How Membership Programs Build Value for Retailers and their Customers

Unlock the power of membership-based programs for your dental practice

Professors from Harvard and Columbia Business Schools recently conducted a study to evaluate the power of membership-based retailers. They found that:

  •  While many consumers equate membership plans with savings, the plans actually encourage consumers to spend more on a particular product or service, including health and wellness services like dentistry.
  • Membership fees unlock consumer spending because customers perceive added value in “members only” stores, so they actually buy more. In the case of a dental practice, this means additional revenue from increased case acceptance – and a decrease in collections and overhead.
  • While consumers expect lower prices in membership-based stores, they also consider these retailers more exclusive, so the perceived value of products and services doesn’t decrease like they might at a 99¢ Store. This is why manufacturers allow Costco to sell their brand-name items at discounted prices.
  • Membership-based retailers also make a higher per-customer profit by bundling products and services together. Having patients prepay for bundled services will not only increase predictable revenue and improve collections, it also strongly incentivizes patients to be more agreeable to your treatment recommendations and suggested recall intervals.

Customers want value — and in return, they are rewarding stores like Costco with unprecedented levels of customer loyalty.

So what can we learn from the Harvard case study?

  • Membership fees signal exclusive, members-only discounts in the eyes of consumers
  • Membership fees actually increase consumer spending and overall store profitability
  • Healthcare plan fees allow for a higher product/service quality offered at a lower cost
  • Membership-based warehouse clubs are estimated to be a $120 billion industry

Traditional Retailers vs.

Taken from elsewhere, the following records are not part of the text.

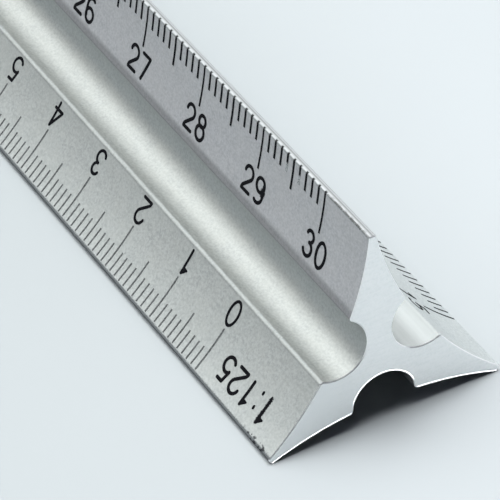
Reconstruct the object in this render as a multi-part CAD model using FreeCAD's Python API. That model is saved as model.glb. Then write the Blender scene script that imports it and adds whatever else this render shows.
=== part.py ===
import FreeCAD, Part
import math
import os

# Triangular scale ruler: one extruded aluminium bar with six inked scales.
# X runs along the bar, Z is up, the bar is centred on X and Y and rests on Z = 0.
# All lengths are in millimetres.

os.makedirs("parts", exist_ok=True)

# ---- driving dimensions: the bar ----
BAR_LENGTH = 319.7          # overall length of the extrusion
EDGE_HALF_SPAN = 10.25      # middle of a side to the border of its edge land
LAND_HALF_WIDTH = 0.30      # half the width of the narrow land on each edge
LAND_ROUNDING = 0.15        # radius on both borders of a land
GROOVE_HALF_OPENING = 2.80  # middle of a side to the sharp groove corner
GROOVE_CORNER_INSET = 1.68  # how far the groove corner lies inside the side line
GROOVE_DEPTH = 2.85         # depth of the finger groove below its corners
GROOVE_ROUNDING = 0.35      # radius on the groove corners
FLANK_HOLLOW = 0.27         # sagitta of the concave flank that carries the ink
FLANK_SPANS = 9             # equal arcs of one flank, so that a mesh of it stays under the ink
END_CHAMFER = 0.08          # light deburring of both sawn ends

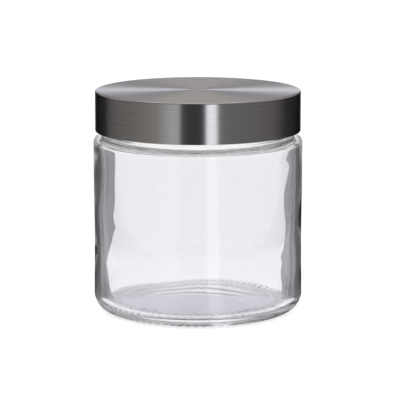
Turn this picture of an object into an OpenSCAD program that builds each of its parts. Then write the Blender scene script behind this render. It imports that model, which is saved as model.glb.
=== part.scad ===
// Glass storage canister with a screw lid: a spun steel cap over a moulded plastic
// insert, sealed by a flat ring. Millimetres, +Z up, origin at the centre of the foot.

/* [Jar body] */
// Outside diameter of the glass body
jar_d = 106; // [96:1:130]
// Height of the shoulder, where the neck begins
shoulder_h = 90.8; // [60:0.1:180]
// Thickness of the glass in the side
wall = 3.2; // [2.6:0.1:3.6]
// Thickness of the glass under the flat of the shoulder
shoulder_wall = 3.7; // [3:0.1:4.5]
// Radius of the round heel between side and foot
heel_r = 9.5; // [9:0.5:12]
// Height of the inside floor at its edge
floor_h = 5.2; // [4.6:0.1:8]
// Rise of the inside floor towards its middle
floor_crown = 1.4; // [0.8:0.1:3]
// Radius of the round corner between the inside floor and the side
inside_heel_r = 4.5; // [3:0.5:8]
// Depth of the hollow under the foot
push_up = 2.2; // [1:0.1:3]
// Width of the flat ring that the jar stands on
foot_w = 5; // [3:0.5:6]

/* [Foot knurls] */
// Number of knurl grooves round the foot
knurls = 72; // [48:4:96]
// Depth of each groove
knurl_depth = 0.45; // [0.3:0.05:0.6]
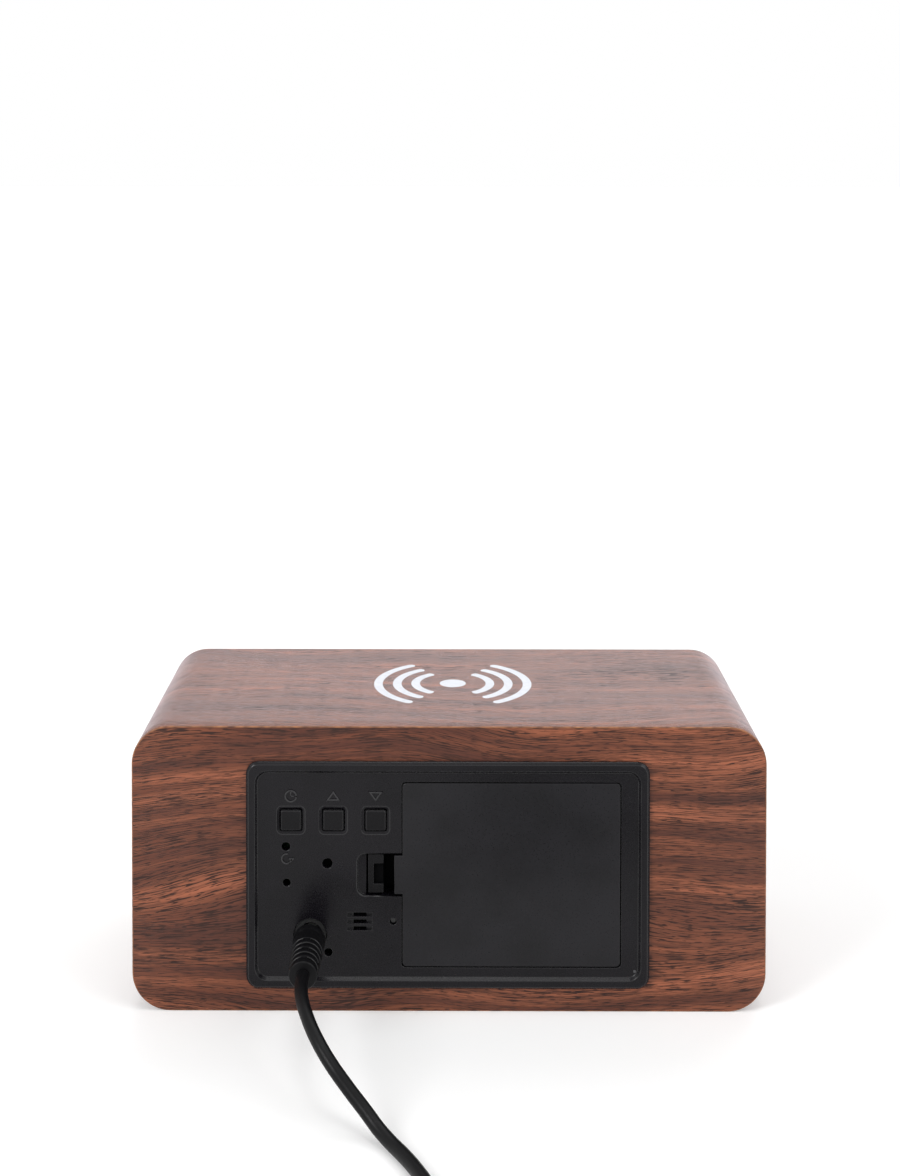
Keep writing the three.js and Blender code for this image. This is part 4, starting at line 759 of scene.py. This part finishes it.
grip = bmesh.new()
ring = [grip.verts.new(mm(radius, y, 0)) for radius, y in grip_profile]
for a, b in zip(ring, ring[1:]):
    grip.edges.new((a, b))
bmesh.ops.spin(grip, geom=grip.verts[:] + grip.edges[:], cent=(0, 0, 0), axis=(0, 1, 0), angle=2 * math.pi,
               steps=GRIP_STEPS, use_merge=True)
tidy_normals(grip)
sunk = [face for face in grip.faces if in_groove(face)]
pushed = bmesh.ops.extrude_face_region(grip, geom=sunk, use_keep_orig=False)
for vert in made_verts(pushed):
    reach = math.hypot(vert.co.x, vert.co.z)
    vert.co.x *= mm(GROOVE_FLOOR) / reach
    vert.co.z *= mm(GROOVE_FLOOR) / reach
# The extrusion leaves the faces that it started from, which would close the grooves
bmesh.ops.delete(grip, geom=sunk, context="FACES")
tidy_normals(grip)
# The lips of the grooves are rounded and rubbed shiny by fingers
lips = [e for e in sharp_edges(grip, 40) if e.is_convex
        and all(mm(GROOVE_START - 0.5) < v.co.y < mm(GRIP_END - 1) for v in e.verts)]
for face in bevelled(grip, lips, LIP_ROUND, 2, False):
    face.material_index = 1
print("grip lips", len(lips))
bmesh.ops.translate(grip, verts=grip.verts, vec=PLUG_AXIS)
grip_piece = finish_piece("plug_grip_ribbed", grip, [cord_vinyl, rubbed_vinyl], "power_lead",
                          smooth_angle=35)
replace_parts(grip_piece, "plug_grip")

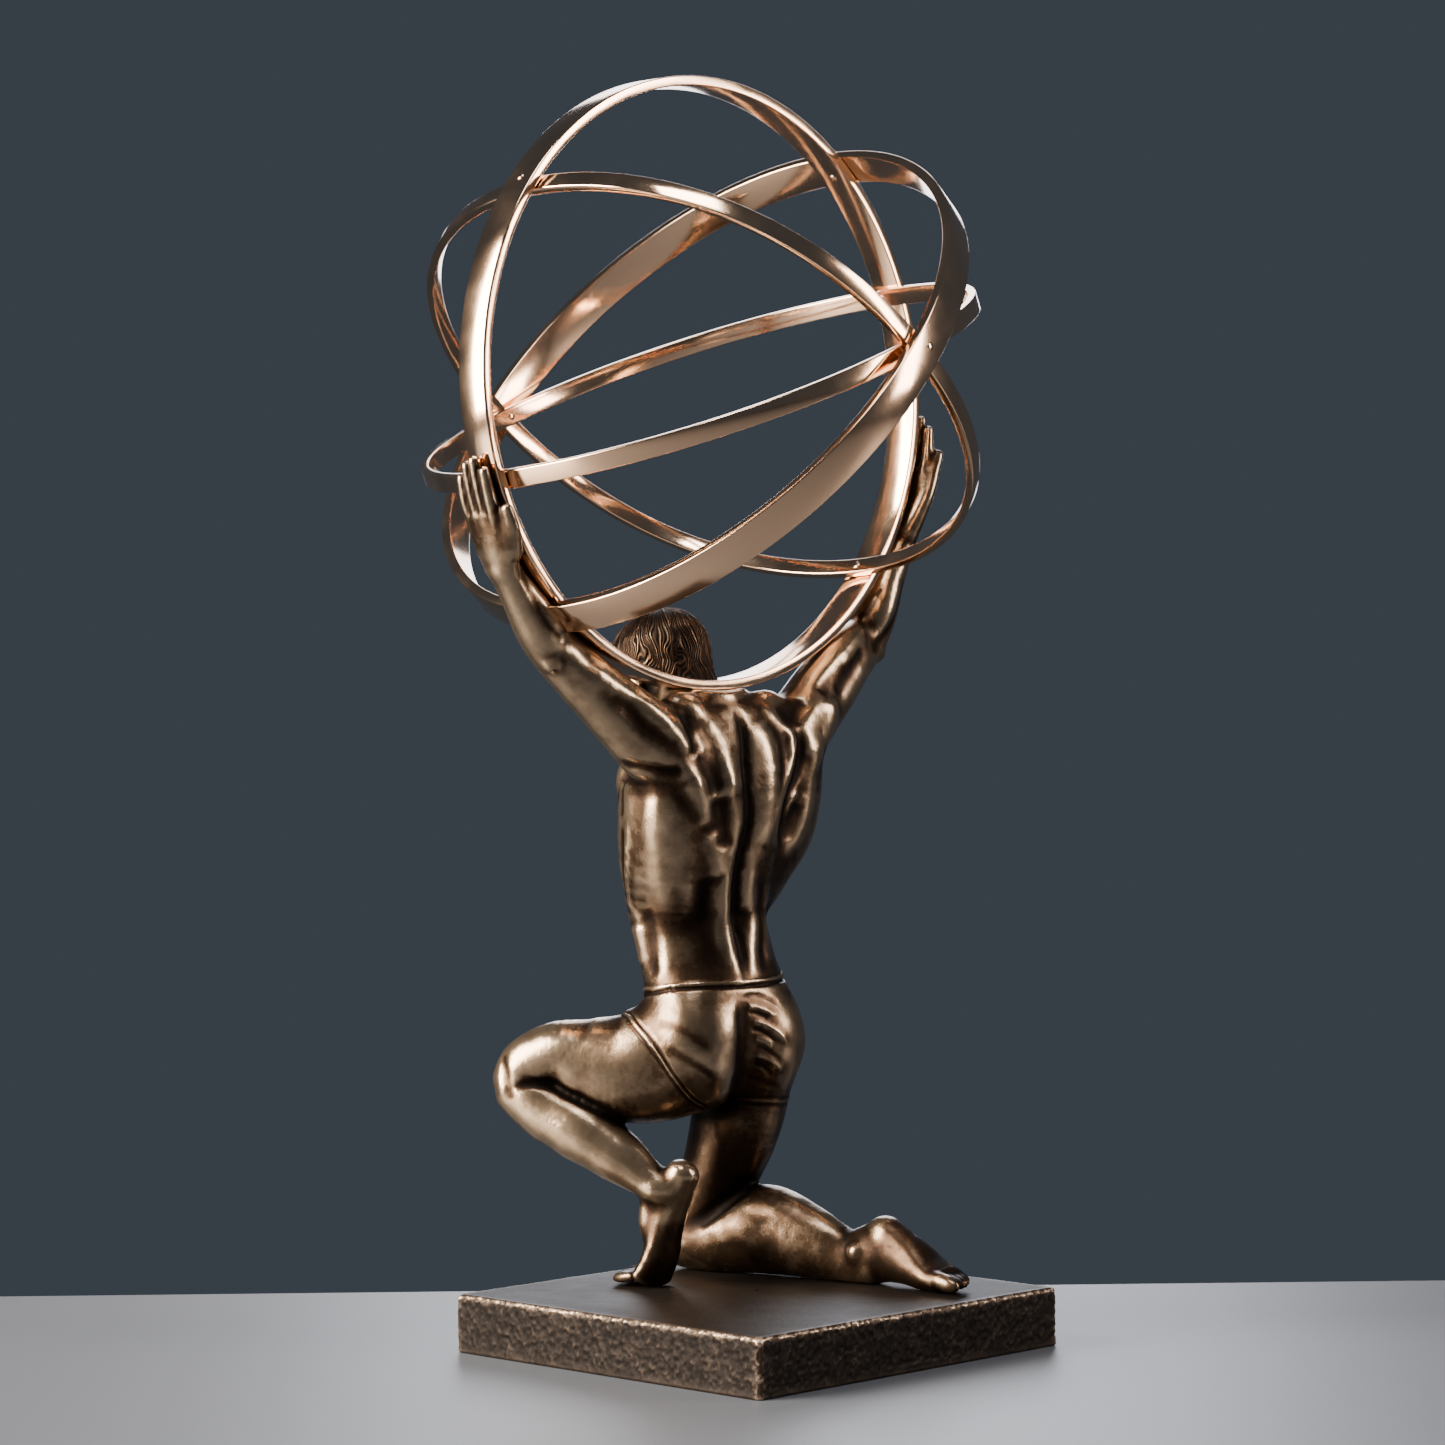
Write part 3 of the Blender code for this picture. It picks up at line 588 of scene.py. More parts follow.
def leftFootShapes():
    sole = [
        (9.2, -17.0, 29.5, 4.4, 4.3), (10.0, -19.2, 23.5, 4.6, 4.4), (11.2, -21.4, 15.0, 4.9, 3.9),
        (12.4, -22.6, 7.5, 5.6, 3.6), (13.0, -25.0, 2.8, 6.6, 3.2),
    ]
    spread = (8.4, 11.2, 13.4, 15.5, 17.4)
    reach = (-38.5, -38.0, -37.0, -35.5, -33.8)
    return [
        limb(sole, (1, -0.1, 0), 3.0),
        muscle((12.5, -24.0, 26.0), (12.6, -25.6, 12.0), 4.2, 3.2, (1, 0, 0), 3.0, 1.1),        # instep
        muscle((15.4, -21.5, 27.0), (15.2, -22.0, 24.0), 2.2, 2.4, (1, 0, 0), 1.6, 1.4),        # ankle bone
    ] + toes([(x, -26.0, 3.2) for x in spread], [(x + 0.5, y, 1.9) for x, y in zip(spread, reach)],
             (2.2, 1.6, 1.5, 1.5, 1.4))


def rightFootShapes():
    sole = [
        (-28.0, 13.0, 7.4, 5.2, 7.4), (-28.2, 19.5, 8.8, 5.2, 8.2), (-28.4, 26.0, 7.4, 5.8, 6.8),
        (-28.8, 33.0, 4.8, 6.6, 4.9), (-29.2, 38.5, 3.2, 6.6, 3.4),
    ]
    spread = (-24.8, -27.6, -30.0, -32.2, -34.2)
    reach = (46.5, 46.0, 45.0, 43.5, 42.0)
    return [
        limb(sole, (1, 0, 0), 3.0),
        muscle((-28.0, 17.5, 12.0), (-28.2, 21.8, 15.4), 4.0, 4.2, (1, 0, 0), 2.5, 1.3),        # heel
        muscle((-22.8, 12.0, 8.5), (-22.8, 15.0, 9.0), 2.0, 2.2, (0, 0, 1), 1.6, 1.4),          # ankle bone
    ] + toes([(x, 37.0, 4.2) for x in spread], [(x, y, 2.4) for x, y in zip(spread, reach)],
             (2.2, 1.6, 1.5, 1.5, 1.4))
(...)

Members-Only Clubs

Retailers know that customers see value in brand names, and that offering popular merchandise at fair prices is a sure way to increase sales. In fact, studies have shown that shoppers often buy things because of the perceived potential loss if they don’t take advantage of a sale price. And members-only stores know that their membership fees suggest that the process of shopping at their store holds value in and of itself. People are paying for the privilege of shopping there. They’re paying for the ability to purchase at the store – to pay Costco and Sam’s Club even more money!

Unsurprisingly, traditional retailers once scoffed at the members-only warehouse business model. Who, they asked, would pay a fee to shop somewhere? Several decades and billions of dollars in revenue later, Costco and Sam’s Club have reinvented how people shop for household goods and services.

“Retailing isn’t rocket science. Costco has figured out the big, simple things and executed them with total fanaticism,” according to Charles Munger, a Costco director for the past 10 years.

If there was any doubt to the accuracy of Mr. Munger’s words, the Harvard Study should put it quickly to rest. The study clearly examines this fee-savings link and teaches us what these pioneering retailers realized about buyer behavior: Paying members buy larger quantities and spend more because they experience a level of exclusivity and value far beyond what they actually receive for their annual membership fee.